Nu-Mark’s agent, CAA’s Jenna Adler, said each gig on the tour is being locally promoted, and one of those locals, Don Strasburg, vice president of AEG Live Rocky Mountain, said he is eager to work with the group he’s booked since their inception more than two decades ago.
“We did a date with them [J5] in January at Red Rocks, where they headlined our Winter on the Rock event with Ghostland Observatory and it was sold out,” Strasburg said of the 9,000-capacity gig. Given the group’s long relationship with Colorado fans and the pent-up demand for their live show, Strasburg said he knew the July 21 date at the 1,600-capacity Ogden Theater in Denver was a slam-dunk.
“They never played gigantic rooms here, but they were on their way when they broke up to being a major ticket draw,” he said. “With them being gone and coming back we felt that the market was ripe for them to play Red Rocks and we were happy the routing brought them back through Denver. We decided to play a different tack and do an underplay at the Ogden on the heels of the other show to give something for the hardcore fans.”
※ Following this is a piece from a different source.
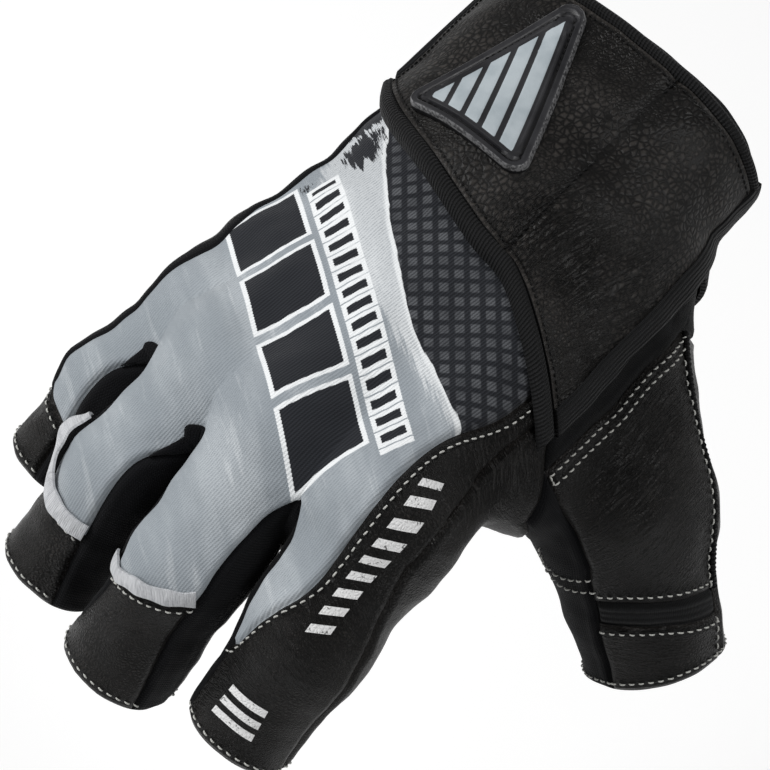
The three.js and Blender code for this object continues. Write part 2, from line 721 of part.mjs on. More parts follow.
const sideClothColumns = rootRows + 5; // from the leather's inner edge round to the palm side
function thumbPiece(fromRow, toRow, fromColumn, toColumn) {
  return thumbRows.slice(fromRow, toRow + 1).map((row) => row.slice(fromColumn, toColumn + 1));
}
const loopEnd = rootLoop.length - 1;
const thumbBack = (fromRow, toRow) => [thumbPiece(fromRow, toRow, 0, stitchColumns)];
addPiece("thumb_leather", solid(thumbBack(0, bandRow), 0, -leatherWall), leather, 0.7);
addPiece("thumb_elastic_band", solid(thumbBack(bandRow, tipRow), 0, -bandWall), stretch, 0.9);
addPiece("thumb_tip_leather", solid(thumbBack(tipRow, hemRow), 0, -leatherWall), leather, 0.7);
addPiece(
  "thumb_palm_leather",
  solid([thumbPiece(0, hemRow, stitchColumns, loopEnd - sideClothColumns)], 0, -leatherWall),
  leather,
  0.7,
);
addPiece(
  "thumb_side_cloth",
  solid([thumbPiece(0, hemRow, loopEnd - sideClothColumns, loopEnd)], 0, -stretchWall),
  stretch,
  0.95,
);

// Cuff: a tube from the wrist opening to the body panels and the thumb's stitched seam
const cuffFront = [
  ...backBody[0].slice(0, -1),
  ...sideBody[0].slice(0, -1),
  ...stripBody[0].slice(0, -1),
  ...root.stitched.slice(0, -1),
  ...root.heel.slice(0, -1),
  ...palmBody[0].slice().reverse(),
];
// Degrees round the wrist opening at the ends of those stretches, from the thumb side over the back
const wristTurns = [
  { columns: 4 * backColumns, from: 172, to: 30 },
  { columns: sideColumns, from: 30, to: 22 },
  { columns: sideColumns, from: 22, to: 12 },
  { columns: stitchColumns, from: 12, to: -18 },
  { columns: heelColumns, from: -18, to: -42 },
  { columns: 4 * palmColumns, from: -42, to: -188 },
];
const wristHalfBreadth = 0.36; // share of the hand's breadth
function wristPoint(degrees) {
  const angle = THREE.MathUtils.degToRad(degrees);
  const guide = at([wristHalfBreadth * Math.cos(angle), 0, Math.sin(angle) / 2]);
  for (let i = 0; i < settleSteps; i++) {
    guide.addScaledVector(normalAt(guide).setY(0).normalize(), -form(guide));
  }
  return guide;
}
const cuffRear = [wristPoint(wristTurns[0].from)];
wristTurns.forEach(({ columns, from, to }) => {
  for (let c = 1; c <= columns; c++) cuffRear.push(wristPoint(THREE.MathUtils.lerp(from, to, c / columns)));
});
cuffRear[cuffRear.length - 1] = cuffRear[0];
const cuffPatch = [cuffRear];
for (let r = 1; r < cuffRows; r++) {
  cuffPatch.push(cuffRear.map((rear, c) => settle(rear.clone().lerp(cuffFront[c], r / cuffRows))));
}
cuffPatch.push(cuffFront);
cuffPatch.forEach((row) => {
  row[row.length - 1] = row[0];
});
addPiece("cuff", solid([cuffPatch], 0, -cuffWall), neoprene, 0.9);

// Wrist strap: its rear and front edge from the strap end on the pinky side to the thumb side
const strapEdges = {
  rear: [[-0.36, -0.008, 0.2], [-0.16, -0.008, 0.5], [0, -0.008, 0.56], [0.16, -0.01, 0.52],
    [0.3, -0.012, 0.35], [0.365, -0.012, 0.05], [0.36, -0.012, -0.1]],
  front: [[-0.34, -0.235, 0.28], [-0.27, -0.275, 0.4], [-0.07, -0.32, 0.55], [0.1, -0.35, 0.55],
    [0.2, -0.36, 0.52], [0.33, -0.4, 0.45], [0.42, -0.435, 0.28], [0.47, -0.458, 0.12]],
};
const bridged = [0.5, 0.7]; // shares of the strap's length between which it starts to bridge hollows
const strapCurves = {
  rear: new THREE.CatmullRomCurve3(placesOf(strapEdges.rear), false, "centripetal"),
  front: new THREE.CatmullRomCurve3(placesOf(strapEdges.front), false, "centripetal"),
};
function strapPoint(along, width) {
  const rear = strapCurves.rear.getPointAt(along);
  const span = strapCurves.front.getPointAt(along).sub(rear);
  const share = width < 0 ? 1 + width / span.length() : width / span.length();
  const guide = rear.addScaledVector(span, share);
  const resting = settle(guide);
  // The strap is taut, so it bridges the hollow between the wrist and the thumb
  return form(guide) > 0 ? resting.lerp(guide, THREE.MathUtils.smoothstep(along, ...bridged)) : resting;
}
const strapLength = strapCurves.front.getLength();
const endShare = endBinding / strapLength;
const strapStops = [0, endShare];
for (let r = 1; r <= strapRows; r++) strapStops.push(THREE.MathUtils.lerp(endShare, 1, r / strapRows));
const strapGrid = strapStops.map((along) => {
  const span = strapCurves.rear.getPointAt(along).distanceTo(strapCurves.front.getPointAt(along));
  const row = [strapPoint(along, 0)];
  for (let c = 0; c <= strapColumns; c++) {
    row.push(strapPoint(along, THREE.MathUtils.lerp(rearBinding, span - frontBinding, c / strapColumns)));
  }
  row.push(strapPoint(along, span));
  return row;
});
// The strap end lies on the elastic, so the strap rises there by the elastic's thickness
const strapEndLine = [strapPoint(0, 0), strapPoint(0, -frontBinding)];
function strapRise(point) {
  const line = new THREE.Line3(...strapEndLine);
  const reach = line.closestPointToPoint(point, false, new THREE.Vector3()).distanceTo(point);
  return (elasticWall + seamGap) * (1 - THREE.MathUtils.smoothstep(reach, endOverlap, 2 * endOverlap));
}
const strapTop = (point) => strapLift + strapWall + strapRise(point);
const strapBottom = (point) => strapLift + strapRise(point);
function strapSection(fromRow, toRow, fromColumn, toColumn) {
  return [strapGrid.slice(fromRow, toRow + 1).map((row) => row.slice(fromColumn, toColumn + 1))];
}
const bindingTop = (point) => strapLift + bindingWall + strapRise(point);
const lastRow = strapGrid.length - 1;
const lastColumn = strapColumns + 2;
addPiece(
  "strap_leather",
  solid(strapSection(1, lastRow, 1, lastColumn - 1), strapTop, strapBottom),
  leather,
  0.6,
);
addPiece("strap_rear_binding", solid(strapSection(0, lastRow, 0, 1), bindingTop, strapBottom), stretch, 0.9);
addPiece(
  "strap_front_binding",
  solid(strapSection(0, lastRow, lastColumn - 1, lastColumn), bindingTop, strapBottom),
  stretch,
  0.9,
);
addPiece(
  "strap_end_binding",
  solid(strapSection(0, 1, 1, lastColumn - 1), bindingTop, strapBottom),
  stretch,
  0.8,
);

// Elastic part of the strap, from the leather's thumb side under the wrist to below the strap end
const elasticEdges = {
  rear: [[0.357, -0.014, -0.18], [0.28, -0.014, -0.4], [0, -0.014, -0.475], [-0.28, -0.014, -0.42],
    [-0.37, -0.014, -0.075], [-0.34, -0.014, 0.28], [-0.24, -0.014, 0.44]],
  front: [[0.425, -0.15, 0], [0.38, -0.155, -0.5], [0.28, -0.155, -0.65], [0, -0.155, -0.475],
    [-0.28, -0.155, -0.45], [-0.37, -0.155, -0.1], [-0.34, -0.155, 0.28], [-0.24, -0.155, 0.44]],
};
const elasticPatch = patch(
  [rail(placesOf(elasticEdges.rear), elasticRows), rail(placesOf(elasticEdges.front), elasticRows)],
  [elasticColumns],
);
addPiece("strap_elastic", solid([elasticPatch], strapLift + elasticWall, strapLift), stretch, 0.9);

// Rubber badge: a triangle with round corners on the strap leather
const badgeCorners = placesOf([[-0.247, -0.262, 0.45], [-0.117, 0.002, 0.52], [0.112, -0.268, 0.61]]);
const badgeCentre = badgeCorners.reduce((a, b) => a.clone().add(b)).multiplyScalar(1 / 3);
function badgeOutline() {
  const points = [];
  badgeCorners.forEach((corner, i) => {
    const next = badgeCorners[(i + 1) % 3];
    const before = badgeCorners[(i + 2) % 3].clone().sub(corner).normalize();
    const after = next.clone().sub(corner).normalize();
    const beyond = badgeCorners[(i + 2) % 3].clone().sub(next).normalize();
    const half = before.angleTo(after) / 2;
    const nextHalf = beyond.angleTo(after.clone().negate()) / 2;
    const bisector = before.clone().add(after).normalize();
    const centre = corner.clone().addScaledVector(bisector, badgeCorner / Math.sin(half));
    const first = corner.clone().addScaledVector(before, badgeCorner / Math.tan(half)).sub(centre);
    const second = corner.clone().addScaledVector(after, badgeCorner / Math.tan(half)).sub(centre);
    for (let step = 0; step <= badgeArcSteps; step++) {
      const swing = first.clone().lerp(second, step / badgeArcSteps).normalize();
      points.push(centre.clone().addScaledVector(swing, badgeCorner));
    }
    const sideStart = last(points);
    const sideEnd = next.clone().addScaledVector(after, -badgeCorner / Math.tan(nextHalf));
    for (let step = 1; step < badgeSideSteps; step++) {
      points.push(sideStart.clone().lerp(sideEnd, step / badgeSideSteps));
    }
  });
  return points;
}
const outline = badgeOutline();
outline.push(outline[0]);
const badgePatch = [];
for (let ring = 0; ring <= badgeRings; ring++) {
  const row = outline.map((point) => settle(badgeCentre.clone().lerp(point, ring / badgeRings)));
  row[row.length - 1] = row[0];
  badgePatch.push(row);
}
const badgeBottom = (point) => strapTop(point) + badgeLift;
const badgeTop = (point) => badgeBottom(point) + badgeWall;
addPiece("strap_badge", solid([badgePatch], badgeTop, badgeBottom), rubber, 0.5);

// Pull tapes: their middle lines as shares along and degrees round the finger
const tapeLines = {
  ring: [[0.71, 36], [0.715, 5], [0.7, -30], [0.63, -56], [0.5, -66]],
  middle: [[0.55, 54], [0.6, 20], [0.63, -5], [0.66, -30], [0.66, -48]],
};
Object.entries(tapeLines).forEach(([name, line]) => {
  const middle = rail(line.map(([share, degrees]) => digitPlace(name, share, degrees)), tapeRows);
  const rows = middle.map((point, r) => {
    const ahead = middle[Math.min(r + 1, tapeRows)].clone().sub(middle[Math.max(r - 1, 0)]);
    const sideways = ahead.cross(normalAt(point)).normalize();
    const rim = [-0.5, 0.5].map((half) => settle(point.clone().addScaledVector(sideways, half * tapeWidth)));
    return across(rim, [tapeColumns]);
  });
  addPiece(name + "_pull_tape", solid([rows], tapeLift + tapeWall, tapeLift), tapeGrey, 0.8);
});

export default glove;
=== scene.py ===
import math
import bpy
import numpy as np
from mathutils import Matrix, Vector, kdtree


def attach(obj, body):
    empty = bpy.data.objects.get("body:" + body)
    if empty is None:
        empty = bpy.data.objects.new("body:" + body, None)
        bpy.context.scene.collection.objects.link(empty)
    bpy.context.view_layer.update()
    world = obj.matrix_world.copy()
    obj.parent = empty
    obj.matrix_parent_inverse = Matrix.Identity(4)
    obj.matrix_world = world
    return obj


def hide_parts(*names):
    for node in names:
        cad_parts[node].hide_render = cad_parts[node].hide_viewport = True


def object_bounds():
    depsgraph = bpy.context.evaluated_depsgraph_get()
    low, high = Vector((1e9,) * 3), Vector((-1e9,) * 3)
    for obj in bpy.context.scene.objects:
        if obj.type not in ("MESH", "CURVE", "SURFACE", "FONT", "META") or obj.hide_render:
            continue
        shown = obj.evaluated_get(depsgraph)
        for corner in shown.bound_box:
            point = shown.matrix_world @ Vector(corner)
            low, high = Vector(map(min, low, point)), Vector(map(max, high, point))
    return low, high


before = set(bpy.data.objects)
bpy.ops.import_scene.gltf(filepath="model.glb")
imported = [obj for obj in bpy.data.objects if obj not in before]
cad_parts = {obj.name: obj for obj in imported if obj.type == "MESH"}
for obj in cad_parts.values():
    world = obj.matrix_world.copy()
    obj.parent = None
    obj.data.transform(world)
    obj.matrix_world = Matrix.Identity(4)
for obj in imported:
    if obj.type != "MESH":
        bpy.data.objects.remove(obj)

cadBox = [list(corner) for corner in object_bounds()]
millimetre = 0.001
density = 5  # mesh steps for each step of the CAD panels
print("frame loaded")

# The hand that the glove is cut for, in millimetres, as in the CAD part
handLength = 200.0
handBreadth = 100.0
handDepth = 40.0
handSizes = np.array([handBreadth, handLength, handDepth])
seamWall = {"cloth": 1.5, "leather": 1.7, "stretch": 1.3, "neoprene": 2.2}

# Bones: ends as shares of breadth, length and depth, with radii as shares of the depth
bodyBones = [
    {"from": (-0.17, 0.07, 0), "fromRadius": 0.475, "to": (-0.18, -0.25, -0.025), "toRadius": 0.475},
    {"from": (0.155, 0.07, 0), "fromRadius": 0.5, "to": (0.18, -0.25, -0.05), "toRadius": 0.49},
    {"from": (0, 0.07, 0.025), "fromRadius": 0.5, "to": (0, -0.25, 0.05), "toRadius": 0.49},
    {"from": (0.16, -0.25, 0.075), "fromRadius": 0.425, "to": (0.33, -0.61, 0.075), "toRadius": 0.425},
    {"from": (0.05, -0.25, 0.125), "fromRadius": 0.425, "to": (0.065, -0.615, 0.15), "toRadius": 0.39},
    {"from": (-0.06, -0.25, 0.1), "fromRadius": 0.425, "to": (-0.17, -0.59, 0.025), "toRadius": 0.36},
    {"from": (-0.13, -0.25, -0.025), "fromRadius": 0.4, "to": (-0.33, -0.535, -0.175), "toRadius": 0.325},
    {"from": (-0.18, -0.26, -0.15), "fromRadius": 0.375, "to": (-0.295, -0.44, -0.2), "toRadius": 0.375},
]
thumbRootBones = [
    {"from": (0.3, -0.235, -0.3), "fromRadius": 0.5, "to": (0.6, -0.365, -0.75), "toRadius": 0.51},
    {"from": (0.3, -0.37, -0.15), "fromRadius": 0.35, "to": (0.43, -0.445, -0.275), "toRadius": 0.29},
]
digits = {
    "pinky": [((-0.33, -0.535, -0.175), 0.325), ((-0.425, -0.655, -0.53), 0.28), ((-0.475, -0.748, -0.975), 0.275)],
    "ring": [((-0.17, -0.59, 0.025), 0.36), ((-0.224, -0.74, -0.35), 0.295), ((-0.265, -0.845, -0.95), 0.32)],
    "middle": [((0.065, -0.615, 0.15), 0.39), ((0.052, -0.775, -0.25), 0.315), ((0.015, -0.885, -0.9), 0.33)],
    "index": [((0.33, -0.61, 0.075), 0.425), ((0.36, -0.755, -0.275), 0.335), ((0.335, -0.86, -0.775), 0.315)],
    "thumb": [((0.6, -0.365, -0.75), 0.51), ((0.835, -0.43, -1.475), 0.395)],
}
blends = {"body": 0.25, "finger": 0.15, "crotch": 0.01, "thumb": 0.5}  # shares of the depth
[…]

Strasburg said the tickets for the show went on sale last week and were nearly sold out at press time. Even with the long layoff since their Coachella date – during which the group played shows in lucrative European, Japanese and Australian markets – Strasburg said he knew the band’s excellent live reputation would help sell the Ogden show.
“I felt in my heart that there was enough knowledge in Colorado of the band’s catalog from the younger generation that hadn’t seen them that they would look at it as an opportunity that doesn’t come around very often,” he said. “And the older demo that had seen them would realize how long it’s been.”
He’s employing the standard marketing avenues he does for all of his shows: Facebook, as well as print, radio and street, with a strong emphasis on Twitter fan outreach. The ticket is priced at $40 for the Ogden show, which Strasburg admitted was on the higher end for a club date but, judging by the response so far, not a barrier to a sold-out gig.
Nu-Mark would not talk about what the band’s nightly guarantee is, but he said despite the underplay (and the dozen-plus musicians and support-team members on the road) everyone involved is planning to make money off the venture.
So, what’s different now than the last time J5 mounted this tour? For one, most musicians don’t make as much, if any, money from music royalties and, with the rise of YouTube and other video-sharing services, it’s more important than ever to put on a visually stimulating show that fans will want to pass around.
“You have to have a visual component with everything,” he said. “If you’re branding a tour you have to say, ‘What up? We’re gonna be in Chicago, come see us at the Aragon.’ You have to have teaser spots for every city and that visual component that gives the audience instant gratification.” For the band’s Coachella show, Nu-Mark said he designed a giant turntable effect that could be seen from the cheap seats. And, these days, rather than their manager chasing fans down and telling them to stop filming gigs, he’s asking them to shoot everything with their phones and share the footage.
With each band member running their own multiple social media sites as well as the group’s social media accounts, Nu-Mark said keeping fans apprised of their shows is not a problem. Asked if the club and theater gigs were a prelude to a bigger tour and potentially bigger payday (like the one being enjoyed by hip-hop duo OutKast on their 40-date festival reunion tour), Nu-Mark said that remains to be seen.
“We’ll make some money, but we all have so much going on in our own careers that whatever move we make has to be strategic,” he said.